According to the UN, businesses have a crucial role to play if the world is to reach net zero CO2 emissions by 2050. This assertion won’t come as a surprise to enterprises, as the pressure seems to be continuously ramping up on them to become more sustainable. Of course, most businesses want to do this, but they need to ensure pledges and plans are practical and realistic. Striking this balance between environmental and business needs is easier said than done.

Navigating the challenges

At a high level, it’s important to remember how new the concept of net zero is – the UK only introduced the term into official guidance two years ago. It’s such a new development that businesses need to take a step back to check everybody is on the same page on what the definition means, and how it fits in with their previous ESG targets.

Organisations may have already been working towards becoming carbon neutral, which means making sure the enterprise does not emit more CO2 into the atmosphere than it removes. Net zero takes things to the next level by accounting for all greenhouse gas emissions, not just CO2. Net zero also requires firms review their entire supply chain: they must now account for ‘Scope 1’ direct emissions (e.g., such as burning natural gas), ‘Scope 2’ indirect emissions (e.g., consuming electricity), and ‘Scope 3’ emissions. Scope 3 emissions cover activity that the business is indirectly responsible for up and down the value chain – for instance, customers using their products, or the organisation’s use of data centres and cloud services.

Three steps to success

Companies have a lot more ground to cover across these three scopes – and with the clock ticking, they need to ensure they are moving in the right direction. Breaking the process down into manageable steps can help the journey to net zero feel less overwhelming and more realistic. Here are three key steps businesses need to complete:

1. Lay the data pipework
Firstly, organisations should ensure they have access to all the necessary data needed to track emissions. Businesses must ensure relevant data points are automatically captured, so they can guarantee access to a complete, high-quality bank of information to help them calculate Scope 1, 2, and 3 emissions estimates. This can take time to pull together – enterprises will need to unite data from a range of sources such as IoT devices, sensors, enterprise systems, Excel-based templates, and semi-manual processes.

2. Set clear targets
It’s important for businesses to set key targets for the move to net zero. As well as meeting regulatory and market requirements, they also need to ensure there is no room for confusion internally. Most of them will have existing ESG goals, so they must ensure these are updated and aligned to avoid creating unnecessary extra work or doubling up on similar tasks. All stakeholders must be given standardised, comparable and complete information.

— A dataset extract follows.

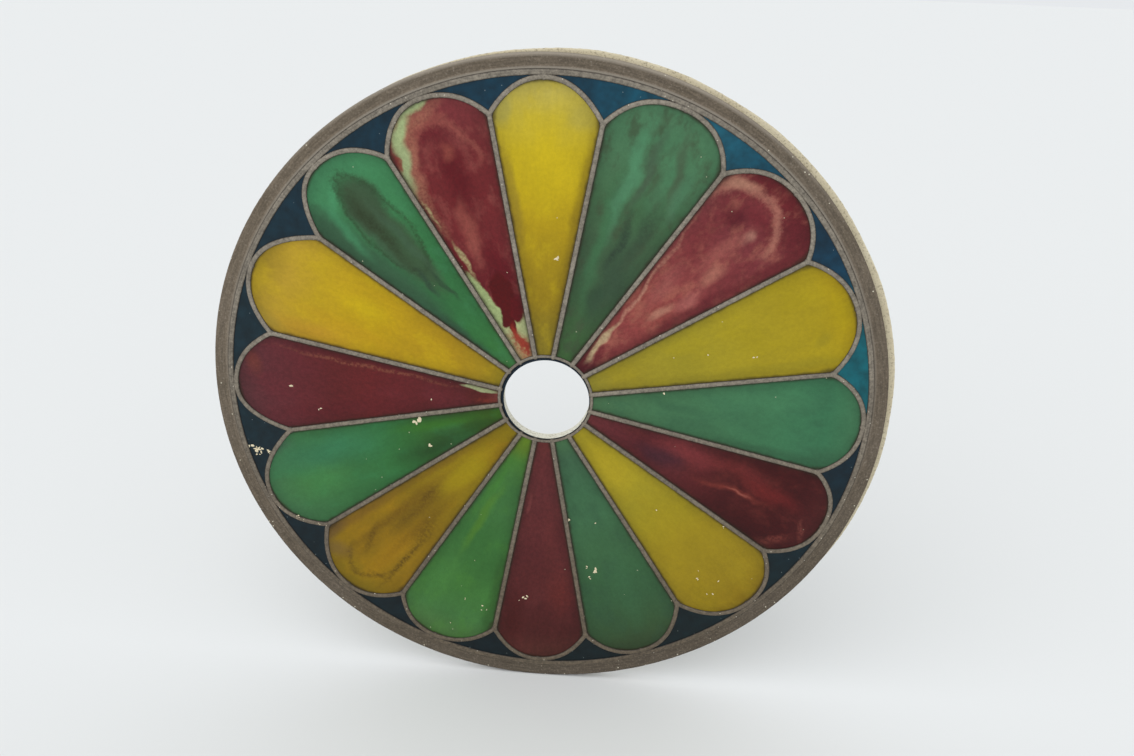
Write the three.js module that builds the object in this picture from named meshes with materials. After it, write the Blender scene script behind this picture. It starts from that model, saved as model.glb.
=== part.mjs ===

3. Adopt solutions and frameworks
Finally, businesses need to develop or adopt solutions that track and optimise energy consumption, forecast demand and supply, and transition to low-carbon solutions. They should also integrate climate risk frameworks, which can play an invaluable role in leading companies through the steps of identifying, analysing, and prioritising climate risks. By combining all information into a single platform, enterprises can gain a comprehensive overview to streamline further climate action.

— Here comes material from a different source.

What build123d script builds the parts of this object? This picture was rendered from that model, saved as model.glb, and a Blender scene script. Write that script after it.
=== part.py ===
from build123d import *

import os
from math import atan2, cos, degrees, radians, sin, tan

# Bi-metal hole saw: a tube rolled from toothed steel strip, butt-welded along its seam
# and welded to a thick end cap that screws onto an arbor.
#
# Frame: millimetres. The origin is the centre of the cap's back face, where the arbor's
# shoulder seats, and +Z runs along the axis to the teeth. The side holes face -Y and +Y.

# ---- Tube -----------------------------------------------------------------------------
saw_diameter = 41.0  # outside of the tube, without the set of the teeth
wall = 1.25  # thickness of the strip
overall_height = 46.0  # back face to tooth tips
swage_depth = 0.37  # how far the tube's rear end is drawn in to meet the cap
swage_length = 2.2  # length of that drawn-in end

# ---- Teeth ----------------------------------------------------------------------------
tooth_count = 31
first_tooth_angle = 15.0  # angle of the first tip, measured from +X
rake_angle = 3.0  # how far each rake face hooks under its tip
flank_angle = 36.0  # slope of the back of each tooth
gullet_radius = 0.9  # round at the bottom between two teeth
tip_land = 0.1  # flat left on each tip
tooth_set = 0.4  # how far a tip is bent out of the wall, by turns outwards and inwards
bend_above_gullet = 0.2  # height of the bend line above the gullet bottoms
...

Unlocking the opportunities of net zero

The UK’s adoption of net zero regulations has cranked up the pressure on businesses. There are a lot of obligations to meet, however, if businesses follow the above steps, they will be on track to deliver on environmental pledges.

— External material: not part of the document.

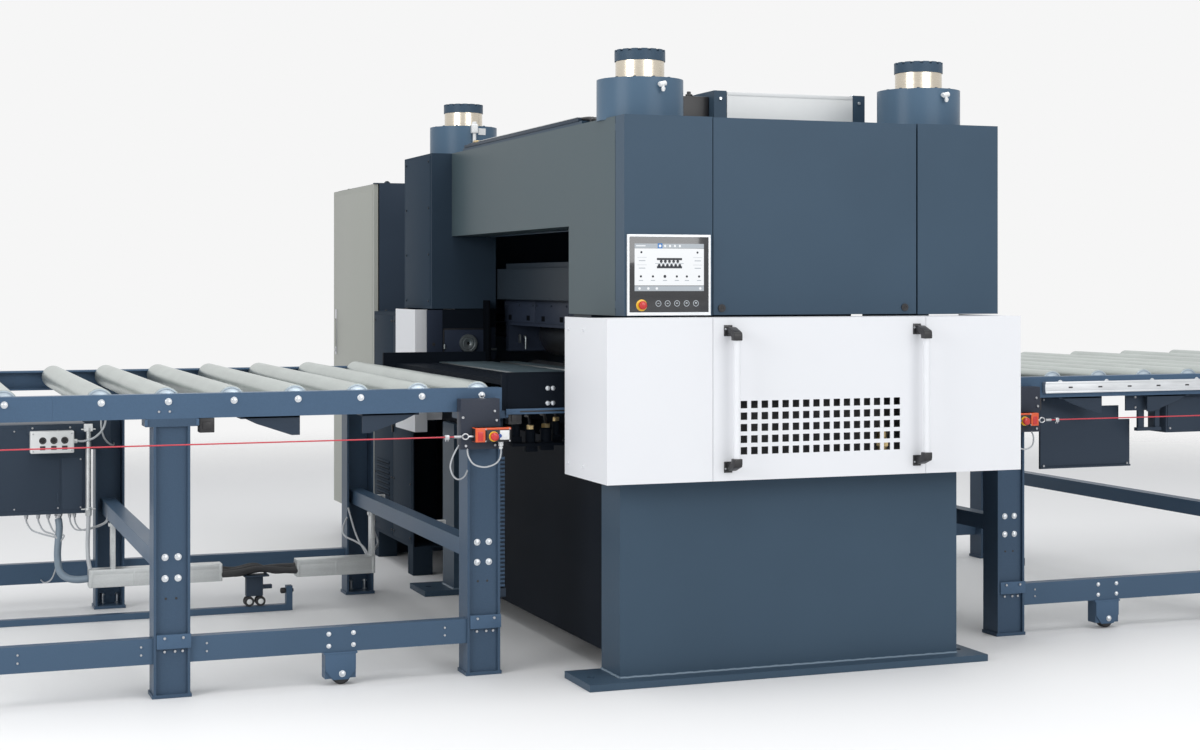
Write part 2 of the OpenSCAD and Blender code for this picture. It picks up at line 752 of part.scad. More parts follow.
module table_legs() color(slate) placed()
    for (x = leg_pairs, s = [-1, 1]) leg(x, s);

rail_t = 50;
rail_in = 12;
wheel_box = [125, 60, 106];
wheel_at = 594;
floor_rail_y = [2185, 2225];
floor_rail_h = 30;
buffer_past = 835;
buffer_x = infeed_legs[1] + buffer_past;

// A lower rail between two legs, on the near or the far side
module low_rail(x, side) {
    y = side > 0 ? [far_y - rail_in - rail_t, far_y - rail_in] : [near_y + rail_in, near_y + rail_in + rail_t];
    span(x, y, [rail_z, rail_z + rail_h]);
}

module table_rails() color(slate) placed() {
    for (s = [-1, 1]) {
        low_rail([in_x0 - seam - stub_l, infeed_legs[1] - leg_w / 2], s);
        low_rail([infeed_legs[1] + leg_w / 2, infeed_legs[0] - leg_w / 2], s);
        low_rail([outfeed_legs[0] + leg_w / 2, outfeed_legs[1] - leg_w / 2], s);
    }
    for (x = leg_pairs)
        span([x - tie_h / 2, x + tie_h / 2],
            [near_y + web_set + leg_sheet, far_y - web_set - leg_sheet], [tie_z, tie_z + tie_h]);
    for (x = [infeed_legs[0] - wheel_at, outfeed_legs[0] + wheel_at - leg_w / 2])
        translate([x - wheel_box[0] / 2, near_y + rail_in, rail_z - wheel_box[2]]) cube(wheel_box);
    span([in_x0 - seam - stub_l, buffer_x], floor_rail_y, [0, floor_rail_h]);
    span([buffer_x - floor_rail_h, buffer_x], floor_rail_y, [floor_rail_h, 4 * floor_rail_h]);
}

bolt_r = 12;
bolt_h = 9;

// A bolt head on an outer face
module head(x, z, side) {
    y = side > 0 ? [far_y + face, far_y + face + bolt_h] : [near_y - face - bolt_h, near_y - face];
    translate([x, 0, z]) bar_y(bolt_r, y);
}

leg_bolt_x = 25;
leg_bolt_z = [0, 82];

// A bolt on the recessed web of a leg
module web_bolt(x, z, side) {
    y = side > 0 ? [far_y - web_set, far_y - web_set + bolt_h] : [near_y + web_set - bolt_h, near_y + web_set];
    translate([x, 0, z]) bar_y(bolt_r, y);
}

module table_bolts() color(zinc) placed()
    for (s = [-1, 1]) {
        for (x = concat(infeed_x, outfeed_x, wide_x, [stub_x])) head(x, axle_z, s);
        for (x = leg_pairs, dx = [-leg_bolt_x, leg_bolt_x], dz = leg_bolt_z)
            web_bolt(x + dx, tie_z - seam + dz, s);
    }

bracket_w = 164;
bracket_h = 204;
bracket_z = 930;
bracket_y = 300;
switch_w = 150;
switch_off = 38;
switch_h = 58;
switch_d = 60;
switch_z = 962;
wire_z = 985;
wire_r = 3;
in_bracket_x = entry_x - bracket_w - 28;
out_bracket_x = exit_x + 28;
button_r = 17;
button_out = 24;

// The bracket and the pull wire switch at one table, dir is the way to the wire
module stop_switch(x0, dir) {
    cx = x0 + bracket_w / 2;
    sx = cx - dir * switch_off;
    difference() {
        union() {
            span([x0, x0 + bracket_w], [bracket_y, bracket_y + sheet], [bracket_z, bracket_z + bracket_h]);
            for (x = [x0, x0 + bracket_w - sheet])
                span([x, x + sheet], [bracket_y + sheet, near_y - face], [bracket_z, bracket_z + bracket_h]);
            span([sx - switch_w / 2, sx + switch_w / 2], [bracket_y - switch_d, bracket_y],
                [switch_z, switch_z + switch_h]);
        }
        translate([sx, 0, wire_z]) bar_y(stop_stem + run_fit, [bracket_y - switch_d - over, bracket_y - seam]);
    }
}

module stop_button(x0, dir) color("red") placed()
    translate([x0 + bracket_w / 2 - dir * switch_off, bracket_y - switch_d, wire_z]) union() {
        bar_y(stop_stem, [-button_out + stop_stem, switch_d - 3 * seam]);
        bar_y(button_r, [-button_out, -button_out + stop_stem + seam]);
    }

module stop_switches() color("orange") placed() {
    stop_switch(in_bracket_x, -1);
    stop_switch(out_bracket_x, 1);
}

module stop_button_in() stop_button(in_bracket_x, -1);
module stop_button_out() stop_button(out_bracket_x, 1);

eye_len = 40;

// A taut wire along one table, from the switch to its anchor at the far end
module pull_wire(x0, dir, end_x) {
    sx = x0 + bracket_w / 2 - dir * switch_off + dir * (switch_w / 2 + face);
    y = bracket_y - switch_d / 2;
    translate([0, y, wire_z]) {
        bar_x(wire_r, dir > 0 ? [sx, end_x] : [end_x, sx]);
        bar_x(2 * wire_r, dir > 0 ? [sx, sx + eye_len] : [sx - eye_len, sx]);
        bar_x(2 * wire_r, dir > 0 ? [end_x - eye_len, end_x] : [end_x, end_x + eye_len]);
    }
    span(dir > 0 ? [end_x, end_x + sheet] : [end_x - sheet, end_x],
        [y - switch_d / 4, near_y - face], [wire_z - switch_h / 2, beam_z + table_wall]);
}

module pull_wires() color("red") placed() {
    pull_wire(in_bracket_x, -1, in_x0 - stub_l + sheet);
    pull_wire(out_bracket_x, 1, ext_x0 + extension_l - 2 * sheet);
}

lead_r = 3.5;
lead_loop = 36;

// A grey lead that loops from the switch back to the leg
module lead(x0, dir) {
    sx = x0 + bracket_w / 2 - dir * (switch_off + switch_w / 4);
    translate([sx + dir * lead_loop, bracket_y - switch_d / 2, switch_z]) rotate([90, 0, 0])
        rotate([0, 0, 180]) rotate_extrude(angle = 180) translate([lead_loop, 0]) circle(r = lead_r);
}

module stop_leads() color("silver") placed() {
    lead(in_bracket_x, -1);
    lead(out_bracket_x, 1);
}

guide_t = 20;
guide_z = [1075, 1235];
far_guide_y = 2450;
far_guide_z = [1160, 1248];
guide_in = 200;
guide_foot = 100;
cheek_x = -50;
slat_w = 150;
slat_x0 = entry_x + 90;
slat_z = [pass_z - 30, pass_z - 8];

// A near and a far guide plate, each with its foot on the bed
module guide(x, foot) for (y = [[near_y, guide_z], [far_guide_y, far_guide_z]]) union() {
    span(x, [y[0], y[0] + guide_t], y[1]);
    span([foot, foot + guide_foot], [y[0], y[0] + guide_t], [bed_top, y[1][1]]);
}

module side_guides() color(slate_dark) placed() {
    guide([infeed_legs[0] + head_w / 2, guide_in], guide_in - guide_foot);
    guide([housing_l - guide_in, outfeed_legs[0] - head_w / 2], housing_l - guide_in);
    for (i = [0:1]) translate([i * (slat_w + guide_t), 0, 0])
        span([slat_x0, slat_x0 + slat_w], [near_y + guide_t + face, far_guide_y - face], slat_z);
    span([cheek_x, post_x0 + post_l], [rear_y, post_rear_y], [pass_z + seam, guard_top]);
}

duct_past = 138;
duct_short = 15;
gap_off = 488;
gap_l = 362;
duct_x = [infeed_legs[1] - duct_past, infeed_legs[0] - duct_short];
duct_gap = [infeed_legs[1] + gap_off, infeed_legs[1] + gap_off + gap_l];
duct_z = [165, 250];
duct_y = [2150, 2230];
hose_z = (duct_z[0] + duct_z[1]) / 2;
hose_r = 38;
box_off = 135;
box_l = 570;
box_x = [infeed_legs[1] - box_off - box_l, infeed_legs[1] - box_off];
box_d = 200;
box_y1 = far_y - leg_d;
box_y0 = box_y1 - box_d;
box_z = [500, 930];
control_off = 310;
control_l = 200;
control_x = [box_x[0] + control_off, box_x[0] + control_off + control_l];
control_d = 70;
control_z = [797, 901];
hanger_w = 20;
carriage_off = 107;
carriage_l = 120;
carriage_x = [duct_gap[0] + carriage_off, duct_gap[0] + carriage_off + carriage_l];

module table_services() color(slate_dark) placed() {
    span([duct_x[0], duct_gap[0]], duct_y, duct_z);
    span([duct_gap[1], duct_x[1]], duct_y, duct_z);
    translate([0, (duct_y[0] + duct_y[1]) / 2, hose_z]) bar_x(hose_r, duct_gap);
    for (x = infeed_legs)
        span([x - tie_h / 2, x - tie_h / 2 + hanger_w], duct_y, [duct_z[1], tie_z]);
    span(carriage_x, duct_y, [floor_rail_h + face, hose_z]);
    span(box_x, [box_y0, box_y1], box_z);
    span([box_x[1], infeed_legs[1]], [box_y1 - hanger_w, box_y1], [box_z[1] - leg_w, box_z[1]]);
    span(control_x, [box_y0 - control_d, box_y0], control_z);
}

base_plates();
pedestals();
bed();
side_frames();
lift_cylinders();
front_housing();
top_beam();
rear_housing();
front_covers();
fixed_guards();
roof_unit();
lower_cassette();
drive_train();
drive_housing();
cabinet();
cabinet_door();
hmi_panel();
hmi_stop();
upper_carrier();
piston_rods();
rod_nuts();
upper_cassette();
service_flap();
lock_left();
lock_right();
centre_guard();
guard_handles();
lower_roll_1();
lower_roll_2();
lower_roll_3();
lower_roll_4();
upper_roll_1();
upper_roll_2();
upper_roll_3();
infeed_roller_1();
infeed_roller_2();
infeed_roller_3();
infeed_roller_4();
infeed_roller_5();
infeed_roller_6();
infeed_roller_7();
outfeed_roller_1();
outfeed_roller_2();
outfeed_roller_3();
outfeed_roller_4();
outfeed_roller_5();
outfeed_roller_6();
outfeed_roller_7();
extension_rollers();
table_beams();
table_legs();
table_rails();
table_bolts();
stop_switches();
stop_button_in();
stop_button_out();
pull_wires();
stop_leads();
side_guides();
table_services();
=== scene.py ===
import math
from itertools import product
import bmesh
import bpy
from mathutils import Matrix, Vector


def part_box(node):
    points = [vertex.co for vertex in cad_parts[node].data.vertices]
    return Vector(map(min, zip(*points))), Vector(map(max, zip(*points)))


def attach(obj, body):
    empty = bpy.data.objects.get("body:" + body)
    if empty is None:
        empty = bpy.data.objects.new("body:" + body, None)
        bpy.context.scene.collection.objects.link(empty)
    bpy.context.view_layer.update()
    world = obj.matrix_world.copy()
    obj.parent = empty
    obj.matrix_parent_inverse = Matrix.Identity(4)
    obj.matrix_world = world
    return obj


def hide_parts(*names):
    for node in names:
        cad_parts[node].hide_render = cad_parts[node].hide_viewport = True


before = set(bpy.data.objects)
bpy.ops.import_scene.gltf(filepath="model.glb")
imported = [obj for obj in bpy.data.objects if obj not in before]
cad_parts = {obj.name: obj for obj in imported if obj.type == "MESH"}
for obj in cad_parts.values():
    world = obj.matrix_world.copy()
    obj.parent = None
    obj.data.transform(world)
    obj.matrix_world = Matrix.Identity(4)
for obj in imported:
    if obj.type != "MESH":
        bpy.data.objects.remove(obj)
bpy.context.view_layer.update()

# Pieces are drawn in millimetres from the infeed face, the front covers and the floor. The camera and lamps
# stand in metres from the same corner
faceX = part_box("front_housing")[0][0]
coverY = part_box("front_covers")[0][1]
toRight, toBack, up = (1, 0, 0), (0, 1, 0), (0, 0, 1)
toLeft, toFront, down = (-1, 0, 0), (0, -1, 0), (0, 0, -1)
kits = []


def at(x, y, z):
    return Vector((x + faceX, y + coverY, z))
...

In conforming with emission targets and improving climate resilience, firms can unlock significant opportunities to build a competitive advantage among their peers. As well as saving costs through energy reduction, waste management, and internal carbon pricing measures, companies can also find sustainability efforts are rewarded by tax incentives and benefit programmes. Moving towards net zero can also improve perceptions and help win new business, since vendor and supplier sustainability are becoming increasingly important factors when deals are put out to tender. However, most crucially, achieving net zero means businesses can play an invaluable role in the planet’s move towards a greener and more sustainable future.